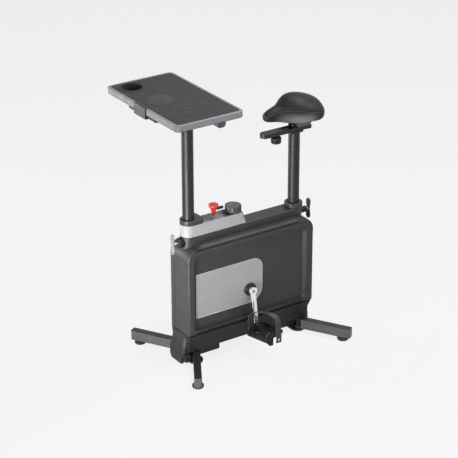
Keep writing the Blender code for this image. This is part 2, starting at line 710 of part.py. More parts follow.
def base_apron():
    """The cover between housing and base, with the nose that carries the transport wheels."""
    name = "base_apron"
    apron = loft(name, apron_sections(), "dark_plastic")
    inside = apron_sections(COVER_WALL, APRON_TOP - COVER_WALL)
    inside[0] = [(x, y, 0) for x, y, _ in inside[0]]
    hollow = loft(name + "_hollow", inside)
    nose = loft(name + "_nose", [nose_section(NOSE_BOTTOM, NOSE_FRONT, 0.046),
                                 nose_section(0.030, NOSE_FRONT + 0.003, 0.053),
                                 nose_section(0.062, NOSE_FRONT, 0.056),
                                 nose_section(0.108, NOSE_FRONT - 0.0105, 0.054),
                                 nose_section(APRON_TOP - 0.0004, HOUSING_FRONT + 0.001, 0.048)])
    cut(apron, hollow)
    fuse(apron, nose)
    wheel_x = DESK_X - WHEEL_AHEAD
    for tag, side in sides():
        low, high = span(side, 0.0355, APRON_HALF_WIDTH)
        reach = WHEEL_RADIUS + 0.0025
        cut(apron, rod(f"{tag}_wheel_arch", (wheel_x, low, WHEEL_AXIS_Z), (wheel_x, high, WHEEL_AXIS_Z),
                       reach, sides=24),
            block(f"{tag}_wheel_gap", (wheel_x - reach * 0.8, low, -0.01), (DESK_X, high, WHEEL_AXIS_Z)))
        low, high = span(side, 0.030, 0.036 + WHEEL_WIDTH + GAP)
        fuse(apron, rod(f"{tag}_wheel_axle", (wheel_x, low, WHEEL_AXIS_Z), (wheel_x, high, WHEEL_AXIS_Z),
                        WHEEL_AXLE_RADIUS, sides=16))
    for post_x in (DESK_X, SEAT_X):
        cut(apron, rod(f"apron_hole_{post_x:.3f}", (post_x, 0, APRON_TOP - CUT_PAST),
                       (post_x, 0, APRON_TOP + CUT_PAST), SLEEVE_RADIUS + SLIDE_CLEARANCE, sides=24))
    return cut(apron, strut_hole("apron_strut_hole", APRON_TOP - CUT_PAST, APRON_TOP + CUT_PAST))


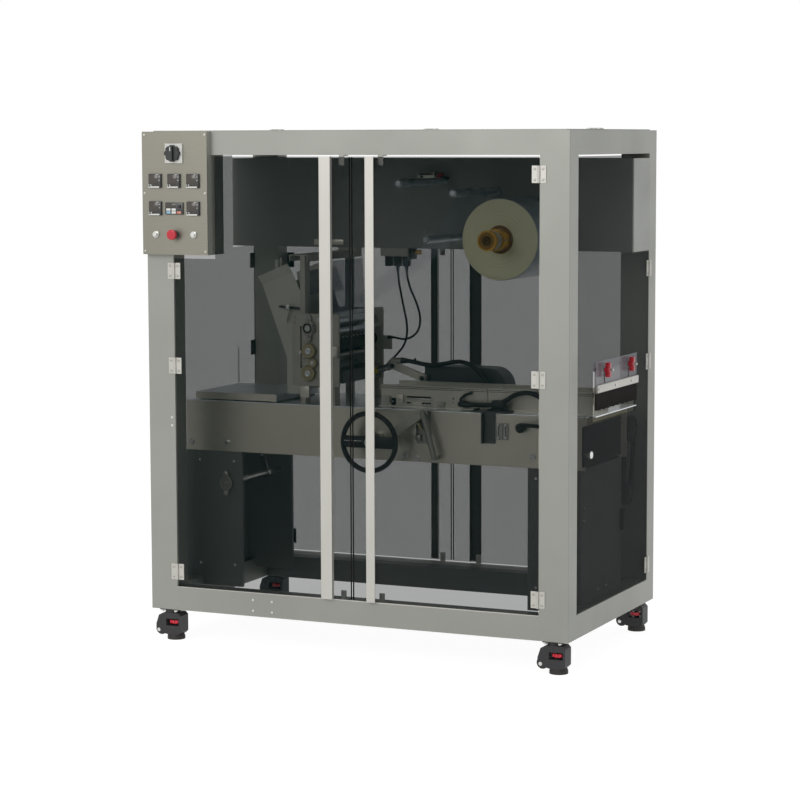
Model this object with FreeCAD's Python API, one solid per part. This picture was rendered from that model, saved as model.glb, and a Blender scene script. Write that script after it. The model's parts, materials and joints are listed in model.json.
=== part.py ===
import FreeCAD
import Part
import math
import os
from FreeCAD import Vector

# A guarded shrink wrapping machine: a welded frame on levelling casters, hinged clear doors,
# an upper cabinet that carries the film roll, and a conveyor with its film head between two pedestals.
# Millimetres. While it is drawn, X runs right from the left outer face, Y back from the front face
# and Z up from a level just above the floor, on which the deck and frame heights were taken.
# At the end everything moves so that the origin is the bottom centre, on the floor.

# Welded frame
frame_width = 1592.0
frame_depth = 885.0
frame_height = 1700.0
frame_bottom = 98.0
caster_height = 113.0
post_width = 106.0
post_depth = 78.0
beam_height = 82.0
side_beam_width = 78.0
post_edge_radius = 3.0
base_rail_depth = 59.0
roof_thickness = 3.0
roof_inset = 20.0
roof_hinge_line = 689.0
roof_hinge_places = (165.0, 796.0, 1428.0)
roof_hinge_width = 55.0
roof_hinge_leaf = 20.0
roof_hinge_thickness = 3.0

# Doors and their hinges
pane_thickness = 8.0
pane_gap = 5.0
meeting_gap = 5.0
hinge_leaf_width = 25.0
hinge_height = 57.0
hinge_leaf_thickness = 2.5
hinge_knuckle_radius = 4.5
hinge_pin_radius = 2.0
hinge_pin_clearance = 0.05
hinge_axial_clearance = 0.3
hinge_end_inset = 52.0
hinge_top_inset = 58.0
front_middle_hinge_rise = 790.0
rear_middle_hinge_rise = 575.0
grip_proud = 16.0
grip_thickness = 3.0
wide_grip_width = 42.0
narrow_grip_width = 32.0
wide_grip_offset = 69.0
narrow_grip_offset = 62.0
stop_width = 20.0
stop_height = 35.0
stop_thickness = 3.0
stop_foot_length = 32.0
stop_clearance = 0.5
stop_offsets = (-46.0, 100.0)

# Upper cabinet
cabinet_depth = 167.0
cabinet_height = 328.0
cabinet_top_gap = 16.0
cabinet_cover_proud = 2.0
cabinet_cover_margin = 30.0

# Control box
control_width = 259.0
control_height = 430.0
control_proud = 28.0
control_plate_thickness = 3.0
control_depth = 90.0
control_notch_gap = 14.0
control_corner_radius = 3.0
gauge_size = 49.0
gauge_proud = 8.0
gauge_pitch = 75.5
gauge_upper_drop = 172.0
gauge_row_pitch = 96.0
keypad_width = 71.0
keypad_height = 42.0
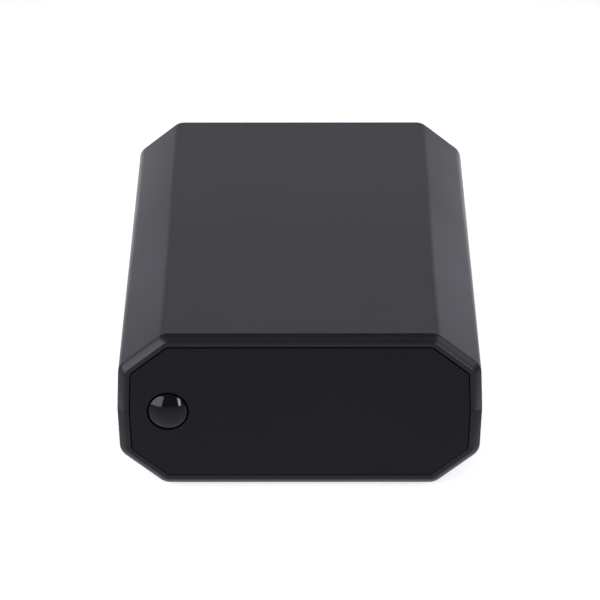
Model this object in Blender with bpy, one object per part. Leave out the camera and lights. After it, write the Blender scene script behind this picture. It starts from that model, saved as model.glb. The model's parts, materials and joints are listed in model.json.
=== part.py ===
"""A bench-top USB logic analyzer, as the separate pieces that it is put together from.

An octagonal plastic case is split at mid-height into two shells, which four screws from below
pull together. Their end rims hold a front panel with one sprung push button, and a rear panel
with a USB type B socket and two probe headers. The circuit board stands on pillars inside.

Metres, +Z up, the front panel faces -Y. The origin is on the bench, under the middle.
"""

import math

import bmesh
import bpy
from mathutils import Matrix, Vector

MM = 0.001
GAP = 0.3 * MM  # left between pieces that touch

# Case: the section is an octagon whose sides lean inwards, up and down, from the seam
CASE_WIDTH = 100.0 * MM
CASE_HEIGHT = 46.0 * MM
CASE_LENGTH = 150.0 * MM
FOOT_HEIGHT = 1.2 * MM
SIDE_HALF_HEIGHT = 13.2 * MM
SIDE_DRAFT = 0.0386
CHAMFER_WIDTH = 12.2 * MM
WALL = 2.4 * MM
SEAM_Z = FOOT_HEIGHT + CASE_HEIGHT / 2
BOTTOM_Z = FOOT_HEIGHT
TOP_Z = FOOT_HEIGHT + CASE_HEIGHT

# End rims, with distances back from the rim's flat lip and in from the case's outline
LIP_Y = CASE_LENGTH / 2
BEVEL_DEPTH = 2.0 * MM
BEVEL_INSET = 2.25 * MM
BEVEL_BULGE = 0.2 * MM
BEVEL_STEPS = 4
LIP_INSET = 3.15 * MM
GROOVE_START = 1.7 * MM
GROOVE_END = 4.0 * MM
GROOVE_INSET = 1.7 * MM
RIB_END = 5.4 * MM
RIB_INSET = 4.6 * MM

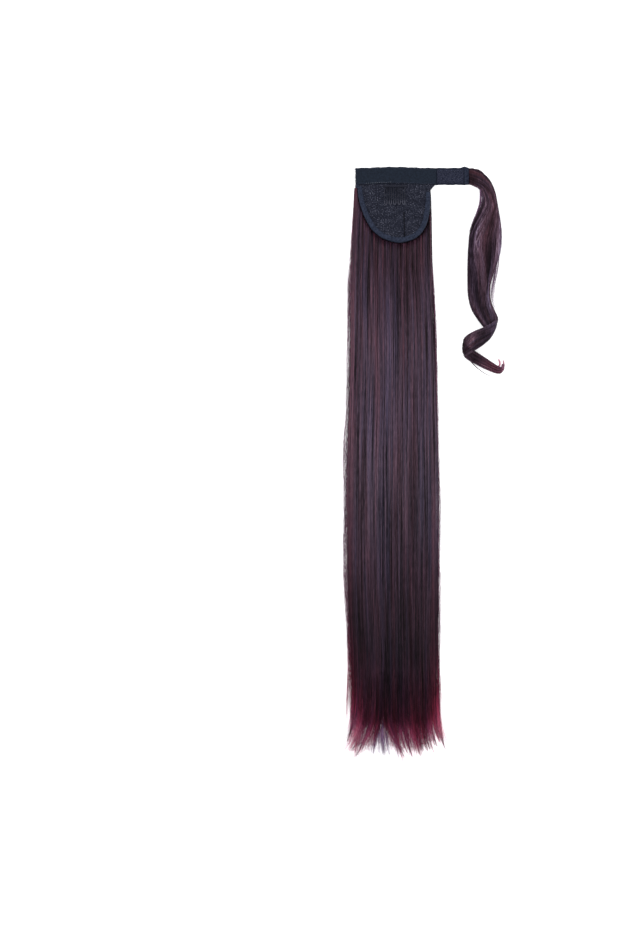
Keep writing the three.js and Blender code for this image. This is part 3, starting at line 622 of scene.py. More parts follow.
def tape(name, left, right, width, low, top, ripple, bump=0.0):
    """A flat tape along the band with rounded edges and a slightly uneven outline, which a bump
    raises where the lock's root is sewn on."""
    bm = bmesh.new()
    bmesh.ops.create_grid(bm, x_segments=96, y_segments=8, size=1)
    for vert in bm.verts:
        x = left + (right - left) * (vert.co.x + 1) / 2
        side = vert.co.y * width / 2
        edge = abs(vert.co.y) ** 6
        sway = ripple * (math.sin(x * 0.41 + side) + 0.6 * math.sin(x * 0.97 + 1.3 * side))
        wave = 0.5 * ripple * math.sin(x * 0.23) * math.sin(side * 0.3)
        lump = bump * edge * math.exp(-(((x - TAB_LEFT) / 3.2) ** 2)) if side > 0 else 0.0
        vert.co = (x, band_middle(x) + side + sway * edge * 0.5 + lump, low + wave)
    bmesh.ops.translate(bm, vec=(0, 0, top - low), verts=doubled(bm))
    bmesh.ops.recalc_face_normals(bm, faces=bm.faces)
    rim = [e for e in bm.edges if len(e.link_faces) == 2 and e.calc_face_angle() > 1.2]
    soften(bm, rim, 0.3 * (top - low))
    return mesh_of(name, bm)


def band():
    """The four tapes."""
    outer = tape("loop_tape_cloth", BAND_LEFT, BAND_RIGHT, BAND_WIDTH, 0.0, LOOP_TOP, 0.4, 1.6)
    loop = place("loop_tape_cloth", outer, LOOP_PILE, "loop_tape", "loop_tape")
    lining_heights = (LINING_LOW, LINING_TOP)
    inner = tape("band_lining_satin", BAND_LEFT, LINING_RIGHT, LINING_WIDTH, *lining_heights, 0.4)
    lining = place("band_lining_satin", inner, SATIN, "lining_satin", "band_lining")
    ground = tape("hook_patch_ground", HOOK_LEFT, HOOK_RIGHT, HOOK_WIDTH, HOOK_LOW, HOOK_TOP, 0.08)
    patch = place("hook_patch_ground", ground, HOOK_GROUND, "hook_tape", "hook_patch")
    over = tape("lock_root_cover", TAB_LEFT, BAND_RIGHT, TAB_WIDTH, *lining_heights, 0.2, 1.9)
    place("lock_root_cover", over, LOOP_PILE, "loop_tape", "lock_root_tab")


def stitch_row(name, starts, ends, height, thread=THREAD, half=0.19, slot="loop_tape"):
    """A row of short thread stitches between points in plan, at a height for each or for all."""
    share = np.linspace(0, 1, 7)
    flat = starts[:, None] + (ends - starts)[:, None] * share[:, None]
    arch = np.reshape(height, (-1, 1)) + 0.22 * np.sin(np.pi * share) ** 0.5 - 0.1
    paths = np.dstack([flat, np.broadcast_to(arch, flat.shape[:2])])
    tone = draw.random(len(starts))
    radius = half * np.sin(np.pi * np.clip(share, 0.08, 0.92)) ** 0.4
    place(name, tubes(name, paths, radius, tone, share, 5), thread, slot)


# The middle and half the length of the part of the lower seam whose stitches are drawn pale; along the rest
# of it they are drawn nearly in the tape's colour.
PALE_STITCHES = (-19.0, 15.8)


def band_stitches():
    """The seams along the lining and the hook patch, and the two across the band."""
    pitch, length = 2.6, 1.8
    lining = (BAND_LEFT + 1.5, LINING_RIGHT - 1.0, LINING_WIDTH / 2 - 0.8, LINING_TOP)
    patch = (HOOK_LEFT + 0.6, HOOK_RIGHT - 0.6, HOOK_WIDTH / 2 - 0.7, HOOK_TOP)
    rows = [(*row, way) for row in (lining, patch) for way in (-1, 1)]
    for i, (left, right, side, height, way) in enumerate(rows):
        x = np.arange(left, right - length, pitch)
        near = np.column_stack([x, band_middle(x) + way * side])
        far = np.column_stack([x + length, band_middle(x + length) + way * side])
        if i:
            stitch_row(f"band_stitches_{i + 1}", near, far, height, DIM_THREAD)
            continue
        pale = np.abs(x - PALE_STITCHES[0]) < PALE_STITCHES[1]
        far[pale, 0] -= draw.uniform(0.2, 0.9, pale.sum())
        stitch_row("band_stitches_1", near[pale], far[pale], height, half=0.16)
        stitch_row("band_stitches_5", near[~pale], far[~pale], height, DIM_THREAD)
    seams = [(HOOK_LEFT + 0.7, 7.0, HOOK_TOP), (TAB_LEFT + 1.0, 8.6, LINING_TOP)]
    for i, (x, half, height) in enumerate(seams):
        y = np.arange(-half, half - length, pitch)
        near = np.column_stack([np.full_like(y, x), y])
        stitch_row(f"cross_stitches_{i + 1}", near, near + (0, length), height, DIM_THREAD)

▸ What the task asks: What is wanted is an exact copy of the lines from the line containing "Keep writing the three.js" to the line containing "return mesh_of(name, bm)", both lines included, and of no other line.

▸ Exercise solution:
Keep writing the three.js and Blender code for this image. This is part 3, starting at line 622 of scene.py. More parts follow.
def tape(name, left, right, width, low, top, ripple, bump=0.0):
    """A flat tape along the band with rounded edges and a slightly uneven outline, which a bump
    raises where the lock's root is sewn on."""
    bm = bmesh.new()
    bmesh.ops.create_grid(bm, x_segments=96, y_segments=8, size=1)
    for vert in bm.verts:
        x = left + (right - left) * (vert.co.x + 1) / 2
        side = vert.co.y * width / 2
        edge = abs(vert.co.y) ** 6
        sway = ripple * (math.sin(x * 0.41 + side) + 0.6 * math.sin(x * 0.97 + 1.3 * side))
        wave = 0.5 * ripple * math.sin(x * 0.23) * math.sin(side * 0.3)
        lump = bump * edge * math.exp(-(((x - TAB_LEFT) / 3.2) ** 2)) if side > 0 else 0.0
        vert.co = (x, band_middle(x) + side + sway * edge * 0.5 + lump, low + wave)
    bmesh.ops.translate(bm, vec=(0, 0, top - low), verts=doubled(bm))
    bmesh.ops.recalc_face_normals(bm, faces=bm.faces)
    rim = [e for e in bm.edges if len(e.link_faces) == 2 and e.calc_face_angle() > 1.2]
    soften(bm, rim, 0.3 * (top - low))
    return mesh_of(name, bm)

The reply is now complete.